Redis: A Caching Database on Steroids
May 24, 2016

Redis: A Caching Database on Steroids

Adam Lauer | TrustRadius Reviewer
Score 9 out of 10
Vetted Review
Verified User

Overall Satisfaction with Redis

We use redis as a cheap, available, quick storage option. Think of it as a cache on steroids. It lets us store mass amounts of data and access it quickly.
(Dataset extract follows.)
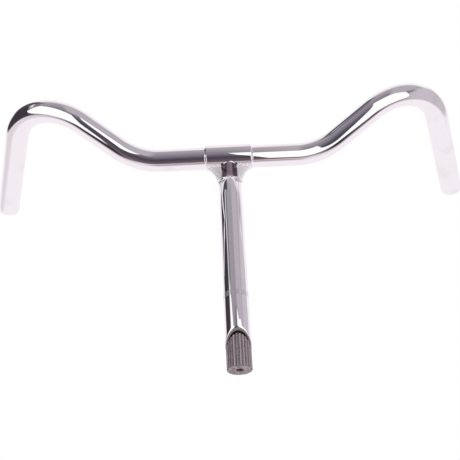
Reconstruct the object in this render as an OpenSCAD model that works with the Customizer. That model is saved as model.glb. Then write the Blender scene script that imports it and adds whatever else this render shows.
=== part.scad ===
// Swept-back city handlebar with a fixed quill stem and an expander wedge.
// +Z runs up along the quill, -Y is the front of the bicycle and X runs across the bar.
// The origin is on the quill's axis, at the lower edge of the stem head.

/* [Bar tube] */
// Outer diameter of the bent bar tube
bar_d = 22.2; // [20:0.1:24]
// Wall of the bar tube
bar_wall = 1.5; // [1:0.1:2.4]
// Height of the bar's middle above the lower edge of the stem head
bar_rise = 28; // [26:0.5:40]
// Length of the straight middle, from one inner bend to the other
middle_len = 136; // [80:1:160]
// Inner bend: radius of the tube's centreline
inner_bend_r = 65; // [50:1:90]
// Inner bend: angle that the tube turns through
inner_bend = 39; // [30:0.5:50]
// Inner bend: how steeply the tube climbs as it leads forwards
inner_tilt = 34.5; // [20:0.5:50]
// Length of the straight ramp between the two bends
ramp_len = 44.5; // [30:0.5:60]
// Outer bend: radius of the tube's centreline
outer_bend_r = 47.5; // [40:0.5:60]
// Outer bend: angle that the tube turns through
outer_bend = 107; // [90:0.5:120]
// Outer bend: turn of its plane about the ramp, from the inner bend's plane
outer_roll = 156.5; // [140:0.5:180]
// Length of each straight grip
grip_len = 107; // [90:1:140]
// Chamfer on the outer edge of each open tube end
end_chamfer = 0.4; // [0.2:0.1:0.8]

/* [Stem head] */
// Length of the sleeve that is brazed round the bar
sleeve_len = 45; // [36:1:56]
// Wall of the sleeve
sleeve_wall = 1.85; // [1.2:0.05:3]
// Wall of the neck round the top of the quill tube
neck_wall = 1.65; // [1.2:0.05:3]
// Rounding of the neck's lower edge
neck_edge_r = 1.2; // [0.6:0.1:1.2]
// Radius of the neck's front and back faces, where it spreads along the sleeve
gusset_face_r = 30; // [26:1:60]
// Reach of the braze fillet from each end of the sleeve along the bar
braze_reach = 1.8; // [1:0.1:3]
// Thickness of the braze fillet at its thin outer edge
braze_edge = 0.2; // [0.1:0.05:0.4]
// Radial gap that the braze fills round each tube
braze_gap = 0.05; // [0.02:0.01:0.1]

/* [Quill tube] */
// Outer diameter of the quill tube
quill_d = 22.2; // [21:0.1:25.4]
// Wall of the quill tube
quill_wall = 2.2; // [1.6:0.1:3]
// How much smaller the quill tube's radius is inside the stem head, above a shoulder
spigot_step = 0.2; // [0.2:0.05:0.4]
// Length of the quill from the stem head to the top of its slanted cut
quill_len = 164; // [120:1:220]
// Angle of the slanted cut, from level
cut_angle = 52; // [40:1:58]

/* [Expander wedge] */
// How much smaller the wedge's radius is than the quill tube's
wedge_inset = 0.4; // [0.2:0.1:1]
// Height that is left at the wedge's low side
wedge_low_h = 1.5; // [1:0.5:8]
// How far the loosened wedge hangs below the slanted cut, straight down
wedge_drop = 4.6; // [1:0.1:8]
// Number of ribs round the wedge
rib_count = 24; // [12:1:30]
// Diameter of the round groove between two ribs
groove_d = 1.8; // [1:0.1:2.2]
// Depth of the groove between two ribs
groove_depth = 0.6; // [0.3:0.1:0.8]

/* [Expander bolt] */
// Thread diameter of the bolt
bolt_d = 8; // [6:1:9]
// Diameter of the bolt's head
head_d = 13; // [12:0.5:14]
// Height of the bolt's head
head_h = 8; // [6:0.5:9]
// Width across the flats of the hexagon socket
hex_key = 6; // [5:1:8]
// Depth of the hexagon socket
hex_depth = 4; // [3:0.5:5]
// Chamfer on the bolt's point and the rim of its head
bolt_chamfer = 0.8; // [0.4:0.1:1.2]
// Height of the bolt's point above the wedge's lower face
point_inset = 4; // [0:0.5:8]
// How far below the bar's middle the bolt's head is seated
seat_drop = 6; // [5:0.5:7.5]
// Radial clearance between the bolt and the wedge's thread
thread_clearance = 0.05; // [0.02:0.01:0.1]
// Radial clearance of the holes that the bolt only passes through
pass_clearance = 0.5; // [0.3:0.1:1]
// Radial clearance of the hole that the bolt's head goes in by
access_clearance = 0.75; // [0.5:0.05:1.5]
// Radial clearance between the saddle washer and that hole
washer_clearance = 0.35; // [0.2:0.05:0.8]
// Gap under the loosened bolt's head and under the saddle washer
seat_gap = 0.05; // [0.02:0.01:0.1]

/* [Hidden] */
$fn = 96;

// Length by which a cutting shape passes the surface that it cuts
over = 1;
// Band that joins a straight to its bend: its length, and how little it stands proud of the tube
band_len = 0.6;
band_step = 0.004;
// Distance by which a straight stops short of its bend, inside the band
band_gap = 0.1;

bar_bore_d = bar_d - 2 * bar_wall;
sleeve_bore_d = bar_d + 2 * braze_gap;
sleeve_r = sleeve_bore_d / 2 + sleeve_wall;
spigot_r = quill_d / 2 - spigot_step;
socket_r = spigot_r + braze_gap;
neck_r = socket_r + neck_wall;
sleeve_bottom = bar_rise - sleeve_r;
// The flare runs from the neck to the sleeve's ends, if the neck is tall enough for it
flare_r = min(sleeve_len / 2 - neck_r, sleeve_bottom - neck_edge_r - over);

pass_r = bolt_d / 2 + pass_clearance;
access_r = head_d / 2 + access_clearance;
seat_z = bar_rise - seat_drop;

wedge_r = quill_d / 2 - wedge_inset;
cut_slope = tan(cut_angle);
// The cut is highest at the front of the tube and falls towards the back
cut_mid_z = -quill_len - quill_d / 2 * cut_slope;
wedge_mid_z = cut_mid_z - wedge_drop;
wedge_bottom = wedge_mid_z - wedge_r * cut_slope - wedge_low_h;
bolt_point = wedge_bottom + point_inset;

// Band round the start of a straight or a bend
module band(d) {
    translate([0, 0, -band_len / 2])
        cylinder(h = band_len, d = d + 2 * band_step);
}

// A straight stretch of round bar along Z; what follows starts at its end
module straight(l, d) {
    band(d);
    translate([0, 0, band_gap])
        cylinder(h = l - 2 * band_gap, d = d);
    translate([0, 0, l]) {
        band(d);
        children();
    }
}

// A bend of radius r from Z towards +X; what follows starts at its end
module bend(angle, r, d) {
    translate([r, 0, 0])
        rotate([90, 0, 180])
            rotate_extrude(angle = angle)
                translate([r, 0])
                    circle(d = d);
    translate([r, 0, 0])
        rotate([0, angle, 0])
            translate([-r, 0, 0])
                children();
}

// One side of the bar as a solid of diameter d, from the end of the middle to where its grip starts
module side_bar(d) {
    translate([middle_len / 2, 0, bar_rise])
        rotate([0, 90, 0])
            rotate(-90 - inner_tilt)
                bend(inner_bend, inner_bend_r, d)
                    straight(ramp_len, d)
                        rotate(-outer_roll)
                            bend(outer_bend, outer_bend_r, d)
                                children();
}

// The whole bar as a solid of diameter d; its children are the grip, along Z
module full_bar(d) {
    translate([-middle_len / 2, 0, bar_rise])
        rotate([0, 90, 0])
            straight(middle_len, d);
    for (side = [0, 1])
        mirror([side, 0, 0])
            side_bar(d)
                children();
}

// Straight grip with a chamfered end
module grip() {
    band(bar_d);
    translate([0, 0, band_gap])
        cylinder(h = grip_len - band_gap - end_chamfer, d = bar_d);
    translate([0, 0, grip_len - end_chamfer])
        cylinder(h = end_chamfer, d1 = bar_d, d2 = bar_d - 2 * end_chamfer);
}

// Bore of the grip, carried past its end
module grip_bore() {
    band(bar_bore_d);
    translate([0, 0, band_gap])
        cylinder(h = grip_len + over, d = bar_bore_d);
}

// Holes for the bolt: a wide one above the bar's middle and a close one below it
module bolt_holes() {
    translate([0, 0, bar_rise])
        cylinder(h = sleeve_r + over, r = access_r);
    translate([0, 0, sleeve_bottom - over])
        cylinder(h = sleeve_r + over, r = pass_r);
}

module handlebar_tube() {
    color("gainsboro")
        difference() {
            full_bar(bar_d)
                grip();
            full_bar(bar_bore_d)
                grip_bore();
            bolt_holes();
        }
}

// Half of the sleeve with its braze fillet, as an outline to turn about the bar's axis
module sleeve_outline() {
    square([sleeve_r, sleeve_len / 2]);
    translate([0, sleeve_len / 2])
        difference() {
            square([sleeve_r, braze_reach]);
            translate([sleeve_bore_d / 2 + braze_edge + braze_reach, braze_reach])
                circle(r = braze_reach);
        }
}

module sleeve() {
    translate([0, 0, bar_rise])
        for (side = [-90, 90])
            rotate([0, side, 0])
                rotate_extrude()
                    sleeve_outline();
}

// Section of the neck, level, where it has spread along the sleeve
module gusset_section() {
    shift = gusset_face_r - neck_r;
    intersection() {
        translate([0, shift])
            circle(r = gusset_face_r);
        translate([0, -shift])
            circle(r = gusset_face_r);
    }
}

// Neck that spreads from the quill tube to the sleeve's ends in a concave flare
module neck() {
    rotate_extrude()
        difference() {
            square([neck_r, sleeve_bottom]);
            difference() {
                translate([neck_r - neck_edge_r, 0])
                    square(neck_edge_r);
                translate([neck_r - neck_edge_r, neck_edge_r])
                    circle(r = neck_edge_r);
            }
        }
    intersection() {
        rotate_extrude()
            difference() {
                translate([0, sleeve_bottom - flare_r])
                    square([neck_r + flare_r, flare_r + sleeve_r]);
                translate([neck_r + flare_r, sleeve_bottom - flare_r])
                    circle(r = flare_r);
            }
        linear_extrude(bar_rise)
            gusset_section();
    }
}

module stem_head() {
    color("silver")
        difference() {
            union() {
                sleeve();
                neck();
            }
            translate([-sleeve_len, 0, bar_rise])
                rotate([0, 90, 0])
                    cylinder(h = 2 * sleeve_len, d = sleeve_bore_d);
            translate([0, 0, -over])
                cylinder(h = sleeve_bottom + over, r = socket_r);
            bolt_holes();
        }
}

// Everything above the slanted plane that crosses the quill's axis at height z
module above_cut(z, top) {
    reach = quill_d + over;
    rotate([90, 0, 90])
        linear_extrude(2 * reach, center = true)
            polygon([
                [-reach, z + reach * cut_slope],
                [reach, z - reach * cut_slope],
                [reach, top],
                [-reach, top]
            ]);
}

// Quill tube before it is bored and cut: a full round body, and the spigot that goes into the head
module quill_round(low_end) {
    shoulder_z = -braze_gap;
    translate([0, 0, low_end])
        cylinder(h = shoulder_z - low_end, d = quill_d);
    translate([0, 0, shoulder_z - over])
        cylinder(h = sleeve_bottom - shoulder_z + over, r = spigot_r);
}

module quill_tube() {
    low_end = cut_mid_z - (quill_d / 2 + over) * cut_slope;
    color("lightgray")
        intersection() {
            difference() {
                quill_round(low_end);
                translate([0, 0, low_end - over])
                    cylinder(h = sleeve_bottom - low_end + 2 * over, d = quill_d - 2 * quill_wall);
            }
            above_cut(cut_mid_z, sleeve_bottom + over);
        }
}

// Washer with a flat seat on top and a round back that lies in the bar's bore
module bolt_washer() {
    washer_r = access_r - washer_clearance;
    color("slategray")
        difference() {
            intersection() {
                translate([-washer_r, 0, bar_rise])
                    rotate([0, 90, 0])
                        cylinder(h = 2 * washer_r, r = bar_bore_d / 2 - seat_gap);
                translate([0, 0, seat_z - bar_bore_d])
                    cylinder(h = bar_bore_d, r = washer_r);
            }
            translate([0, 0, seat_z - bar_bore_d - over])
                cylinder(h = bar_bore_d + 2 * over, r = pass_r);
        }
}

module expander_bolt() {
    shank_r = bolt_d / 2 - thread_clearance;
    head_z = seat_z + seat_gap;
    color("dimgray")
        difference() {
            rotate_extrude()
                polygon([
                    [0, bolt_point],
                    [shank_r - bolt_chamfer, bolt_point],
                    [shank_r, bolt_point + bolt_chamfer],
                    [shank_r, head_z],
                    [head_d / 2, head_z],
                    [head_d / 2, head_z + head_h - bolt_chamfer],
                    [head_d / 2 - bolt_chamfer, head_z + head_h],
                    [0, head_z + head_h]
                ]);
            translate([0, 0, head_z + head_h - hex_depth])
                cylinder(h = hex_depth + over, d = hex_key / cos(30), $fn = 6);
        }
}

// Outline of the ribbed wedge, seen from below
module ribbed_round() {
    difference() {
        circle(r = wedge_r);
        for (i = [0 : rib_count - 1])
            rotate(i * 360 / rib_count)
                translate([0, wedge_r - groove_depth + groove_d / 2])
                    circle(d = groove_d, $fn = 24);
    }
}

module expander_wedge() {
    wedge_top = wedge_mid_z + (wedge_r + over) * cut_slope;
    color("gray")
        difference() {
            translate([0, 0, wedge_bottom])
                linear_extrude(wedge_top - wedge_bottom)
                    ribbed_round();
            above_cut(wedge_mid_z, wedge_top + (quill_d + over) * cut_slope);
            translate([0, 0, wedge_bottom - over])
                cylinder(h = wedge_top - wedge_bottom + 2 * over, d = bolt_d);
        }
}

handlebar_tube();
stem_head();
quill_tube();
bolt_washer();
expander_bolt();
expander_wedge();
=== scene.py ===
# Swept-back city handlebar with its quill stem, chromed, hung in a white studio
import bpy
import bmesh
import math
import numpy as np
from mathutils import Matrix, Vector


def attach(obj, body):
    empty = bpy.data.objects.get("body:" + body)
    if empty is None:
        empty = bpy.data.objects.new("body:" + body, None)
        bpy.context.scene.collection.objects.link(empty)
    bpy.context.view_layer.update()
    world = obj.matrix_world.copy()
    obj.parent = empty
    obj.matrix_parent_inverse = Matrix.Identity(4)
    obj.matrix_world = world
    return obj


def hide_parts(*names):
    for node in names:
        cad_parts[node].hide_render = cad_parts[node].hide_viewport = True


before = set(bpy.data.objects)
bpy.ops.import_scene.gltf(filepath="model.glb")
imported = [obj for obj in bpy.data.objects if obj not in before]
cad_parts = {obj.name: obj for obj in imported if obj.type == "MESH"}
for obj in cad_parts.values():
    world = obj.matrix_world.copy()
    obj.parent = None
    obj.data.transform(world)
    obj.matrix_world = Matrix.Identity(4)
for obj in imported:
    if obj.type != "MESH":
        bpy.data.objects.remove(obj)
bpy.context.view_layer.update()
mm = 0.001


def linear(hexColour):
    # sRGB hex to linear, with alpha
    made = []
    for i in (0, 2, 4):
        c = int(hexColour[i:i + 2], 16) / 255
        made.append(c / 12.92 if c <= 0.04045 else ((c + 0.055) / 1.055) ** 2.4)
    return (*made, 1.0)


def wire(tree, node, inputs):
    # an input is a value, or a socket to link
    for key, value in inputs.items():
        if isinstance(value, bpy.types.NodeSocket):
            tree.links.new(value, node.inputs[key])
        else:
            node.inputs[key].default_value = value


def addNode(tree, kind, inputs=None, **settings):
    node = tree.nodes.new(kind)
    for key, value in settings.items():
        setattr(node, key, value)
    wire(tree, node, inputs or {})
    return node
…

The best part is the access cost is not per demand, you are just paying what is hosting the redis clusters.
  • Quick lookup/interaction with data
  • Excellent key-value storage where everything is treated as a hashtable
  • Cheap alternative to other storage solutions
  • Mass amounts of storage is supported
  • The backup and recovery solutions are not ideal; recommend backing it with a more durable option
  • The spin up to find an optimal setup for performance takes time and testing
  • No super user friendly GUI application to interact with the data
  • One implementation of Redis saved our company thousands of dollars a month in data storage by switch to redis
  • We were able to increase our performance and scale the system to millions of users without drastically increasing costs
  • We had to accept possible loss of data during a backup/recovery situation, so data was not critical
Redis is had higher performance at a cheaper cost than any of these alternatives. The downside is the data is not as durable as these alternatives. Redis is like SQL where you pay of the instance running 24/7 where dynamo and s3 you pay per usage. Redis schema most closely resembles dynamo where it is a flat table, but even more simple with basically a hashkey-value system with just query lookups. We selected redis for the speed and cost and were able to store and access our data in such a way we only needed the query system.
The ROI has been phenomenal and we plan to extend our usage.
This is best for needing to access data at a high volume quickly at a low cost. This is not the best option if you need high durability of the data and cannot suffer any data loss. Redis is perfect for key-value situations of data including a key being a hash and the value being a huge json object. It is not good when you need a more relational schema.